Espiritualidade humana e divina

Nós, seres humanos, produtos da evolução biológica, deveríamos nos conformar com o destino reservado a todas as espécies animais, compreendendo os limites estreitos que a Natureza nos concede, ao operacionalizar os determinismos aleatórios que lhe são inerentes. Não obstante, não é isso o que ocorre com a espécie humana, que dotada de aptidões transcendentes, compartilha com o mundo superior das ideias e valores eternos, o mundo a priori das formas abstratas.

Por outro lado, evocando perspectivas divinas, no Evangelho de São João (4, 24), a confirmação dada pelo próprio Cristo em seu diálogo com a samaritana, afirmando que ‘Deus é Espírito e como tal deve ser venerado’, nos conduz imediatamente ao despertar, pela fé, da consciência de uma familiaridade entre os espíritos divino e humano, sendo de nossa obrigação detectar os sinais visíveis ou sentidos que os testemunham, o que seria também uma forma natural de venerá-los.

E a primeira indicação de que a Natureza é um processo espiritual, basta que observemos a importância de nossas percepções na tarefa de identificá-la, sem as quais ela restaria limitada apenas à mente do Criador!  Ora, o surgimento de uma espécie animal capaz de compartilhar com o Criador desse processo de conscientização é realmente um verdadeiro privilégio.

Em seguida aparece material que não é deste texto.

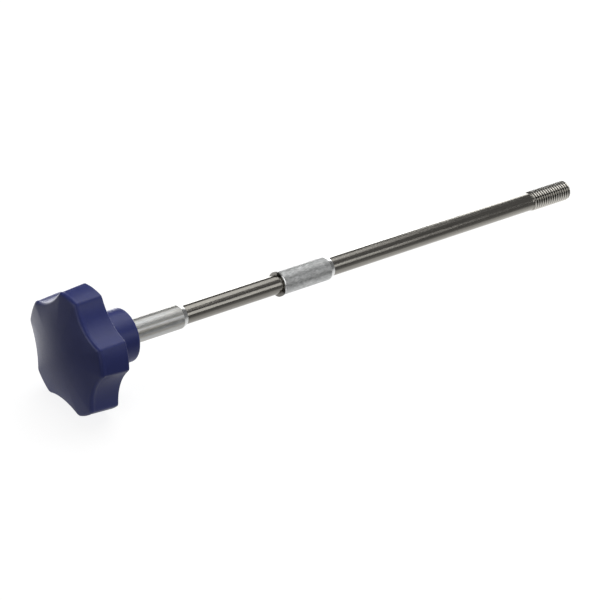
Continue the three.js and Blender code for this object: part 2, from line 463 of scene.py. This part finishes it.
# ---- sleeves and ring -----------------------------------------------------------------------------------


def sleeve_surface(start, end):
    """A bored sleeve whose long lead-in chamfer faces the threaded tip."""
    outline = rounded([
        (start, SLEEVE_BORE, 0.12 * MM),
        (start, SLEEVE_RADIUS - SQUARE_CHAMFER, 0.05 * MM),
        (start + SQUARE_CHAMFER, SLEEVE_RADIUS, 0.2 * MM),
        (end - LEAD_LENGTH, SLEEVE_RADIUS, 0.5 * MM),
        (end, SLEEVE_RADIUS - LEAD_DEPTH, 0.04 * MM),
        (end, SLEEVE_BORE, 0),
    ])
    return skin(turned_rings(outline, even_angles(ROUND_SEGMENTS)), closed=True)


def make_sleeve(name, node, skin_material, cut_material):
    low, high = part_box(node)

    def is_cut(centre):
        return int(centre.x > high.x - LEAD_LENGTH or centre.x < low.x + SQUARE_CHAMFER)

    make_piece(name, sleeve_surface(low.x, high.x), node, node, [skin_material, cut_material], is_cut)


def ring_surface():
    """A spring-steel snap ring: one open band of rounded rectangular section, swept round its groove."""
    steps = 96
    section = rounded([
        (RING_LOW.x, RING_INNER, RING_EDGE_ROUND),
        (RING_LOW.x, RING_OUTER, RING_EDGE_ROUND),
        (RING_HIGH.x, RING_OUTER, RING_EDGE_ROUND),
        (RING_HIGH.x, RING_INNER, RING_EDGE_ROUND),
    ])
    rings = []
    for i in range(steps + 1):
        angle = RING_FACING + RING_OPENING / 2 + (math.tau - RING_OPENING) * i / steps
        rings.append([polar(station, radius, angle) for station, radius in section])
    points, faces = skin(rings)
    count = len(section)
    faces.append(list(range(count)))
    faces.append(list(reversed(range(len(points) - count, len(points)))))
    return points, faces


def make_ring(materials):
    finishes = [materials["spring"]]
    make_piece("snap_ring", ring_surface(), "knob_and_rod", "retaining_ring", finishes)


# ---- materials ------------------------------------------------------------------------------------------


class Shader:
    """A Principled material whose nodes are added one by one. Sizes in it are millimetres."""

    def __init__(self, name, **values):
        self.material = bpy.data.materials.new(name)
        self.material.use_nodes = True
        self.nodes = self.material.node_tree.nodes
        self.links = self.material.node_tree.links
        self.surface = self.nodes["Principled BSDF"]
        for socket, value in values.items():
            self.surface.inputs[socket.replace("_", " ")].default_value = value
        self.place = self.nodes.new("ShaderNodeTexCoord").outputs["Object"]

    def noise(self, size, detail=3.0, roughness=0.55, shift=0.0):
        """Noise whose grains have this (along the rod, across, up) size."""
        mapping = self.nodes.new("ShaderNodeMapping")
        mapping.inputs["Scale"].default_value = [1 / (s * MM) for s in size]
        mapping.inputs["Location"].default_value = (shift, shift, shift)
        texture = self.nodes.new("ShaderNodeTexNoise")
        texture.inputs["Scale"].default_value = 1
        texture.inputs["Detail"].default_value = detail
        texture.inputs["Roughness"].default_value = roughness
        self.links.new(self.place, mapping.inputs["Vector"])
        self.links.new(mapping.outputs["Vector"], texture.inputs["Vector"])
        return texture.outputs["Fac"]

    def radius(self):
        """The distance from the rod's axis, in millimetres."""
        mapping = self.nodes.new("ShaderNodeMapping")
        mapping.inputs["Scale"].default_value = (0, 1 / MM, 1 / MM)
        length = self.nodes.new("ShaderNodeVectorMath")
        length.operation = "LENGTH"
        self.links.new(self.place, mapping.inputs["Vector"])
        self.links.new(mapping.outputs["Vector"], length.inputs[0])
        return length.outputs["Value"]

    def between(self, factor, low, high, start=0.3, end=0.7):
        """A value that goes from low to high as the factor goes from start to end."""
        spread = self.nodes.new("ShaderNodeMapRange")
        for socket, value in (("From Min", start), ("From Max", end), ("To Min", low), ("To Max", high)):
            spread.inputs[socket].default_value = value
        self.links.new(factor, spread.inputs["Value"])
        return spread.outputs["Result"]

    def blend(self, factor, first, second):
        """The first colour where the factor is 0, the second where it is 1. Each is a colour or a socket."""
        mix = self.nodes.new("ShaderNodeMix")
        mix.data_type = "RGBA"
        self.links.new(factor, mix.inputs["Factor"])
        for socket, colour in ((mix.inputs[6], first), (mix.inputs[7], second)):
            if isinstance(colour, bpy.types.NodeSocket):
                self.links.new(colour, socket)
            else:
                socket.default_value = (*colour, 1)
        return mix.outputs[2]

    def bump(self, height, depth, under=None):
        """A surface whose height varies by a depth in millimetres, on top of another bump."""
        node = self.nodes.new("ShaderNodeBump")
        node.inputs["Distance"].default_value = depth * MM
        self.links.new(height, node.inputs["Height"])
        if under:
            self.links.new(under, node.inputs["Normal"])
        return node.outputs["Normal"]

    def set(self, **sources):
        for socket, source in sources.items():
            self.links.new(source, self.surface.inputs[socket.replace("_", " ")])
        return self.material


def navy_plastic():
    """Satin moulded plastic, with faint clouds, paler specks and a slight orange peel."""
    shader = Shader("navy_plastic", IOR=1.46)
    cloud = shader.noise((9, 9, 9), detail=4)
    speck = shader.noise((0.3, 0.3, 0.3), detail=2)
    grain = shader.noise((0.6, 0.6, 0.6), detail=3, shift=7)
    base = shader.blend(shader.between(cloud, 0, 1), (0.021, 0.030, 0.150), (0.026, 0.036, 0.172))
    colour = shader.blend(shader.between(speck, 0, 0.2, 0.62, 0.8), base, (0.04, 0.05, 0.2))
    roughness = shader.between(grain, 0.32, 0.4)
    peel = shader.bump(shader.noise((2.4, 2.4, 2.4), detail=2, shift=3), 0.012)
    normal = shader.bump(grain, 0.003, peel)
    return shader.set(Base_Color=colour, Roughness=roughness, Normal=normal)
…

Assim, o surgimento do fenômeno do conhecimento em nossa consciência torna a realidade refém de tudo que possamos obter com nossas pesquisas e o progresso de nossas ciências, uma circunstância que é um sinal mais do que evidente de que conhecer é desvendar os arcanos da Criação!  Dotados de criatividade, racionalidade, sentimento e liberdade, nós, seres humanos, participamos com a tarefa do Criador no esforço de aperfeiçoar as vias criativas da Natureza.

Por outro lado, o fato de que podemos ter acesso a uma infinidade de versões e enfoques  interpretativos em relação a tudo que acontece, deixa claro para nós que o Espírito é uma realidade virtual, que destrói para transformar, acrescentando a cada passo um momento inovador em Sua História.

Ora, os simbolismos de nossa imaginação não devem  nos enfeitiçar, fazendo tudo sucumbir ao nível do irreal e do suposto, pois o Criador é a garantia de sua sustentação como acontecimento e como fato. Basta apenas que nossa criatividade se abra às potencialidades de Sua Arte, reconhecendo-as como vias inovadoras do Poder Criador de Deus.

Outro indicativo de espiritualidade é a consciência de nosso EU, que apesar das transformações vitais no tempo e no espaço, permanece o mesmo, nos forçando a concluir, com Sto Agostinho, que há uma fonte divina a sustentar nossa identidade (Deus interior intimo  meo et superior summo meo…!).

Se isso não bastasse, nossa convivência precária com os valores tais como a justiça, a liberdade e o amor nos indicam ainda o quanto temos de evoluir individual e socialmente, para assim fazermos jus a tudo que ainda permanece apenas potencial na experiência de uma espiritualidade mais concreta.